Speaker 1:So the East has brought to us this kind of wisdom that we don't need to be dependent upon external things in order to make us happy, in order for us to be able to grasp the potentiality of life and to create something meaningful with our lives. So I'll leave it at that. That's a briefer podcast for today, just talking a little bit about the blank page, about inspiration, about potentiality and how mindfulness can make us see that or help us to see that potentiality, simply by stilling the mind in the moment and not being distracted by all these thoughts that are cascading into our mind, telling us this or that, telling us what is about to happen or not to happen, what is possible or what is impossible. All these things are just ideas.

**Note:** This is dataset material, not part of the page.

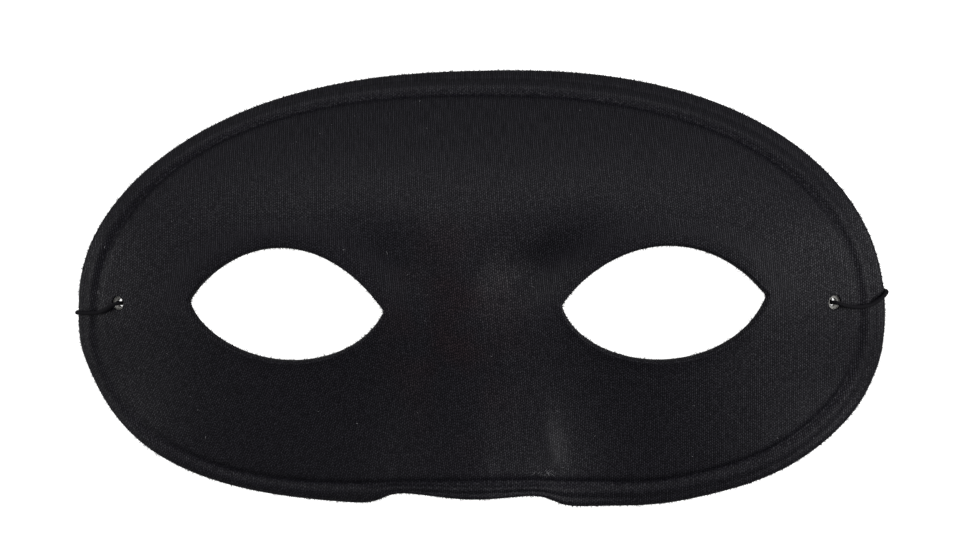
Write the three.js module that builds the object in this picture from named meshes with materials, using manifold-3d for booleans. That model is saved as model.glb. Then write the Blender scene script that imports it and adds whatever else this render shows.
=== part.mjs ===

Speaker 1:If you train the mind, you can turn on a dime, as they used to say. Right, you can turn on a dime, and that's a beautiful thing, that's a great thing, it's freedom, and that's really something that's very difficult to take away the freedom of the mind, I would say perhaps impossible. Let's hope it stays that way for human beings. Thanks for listening. I always appreciate your listening and I really look forward to the next podcast for you. Until then, take care. Thank you.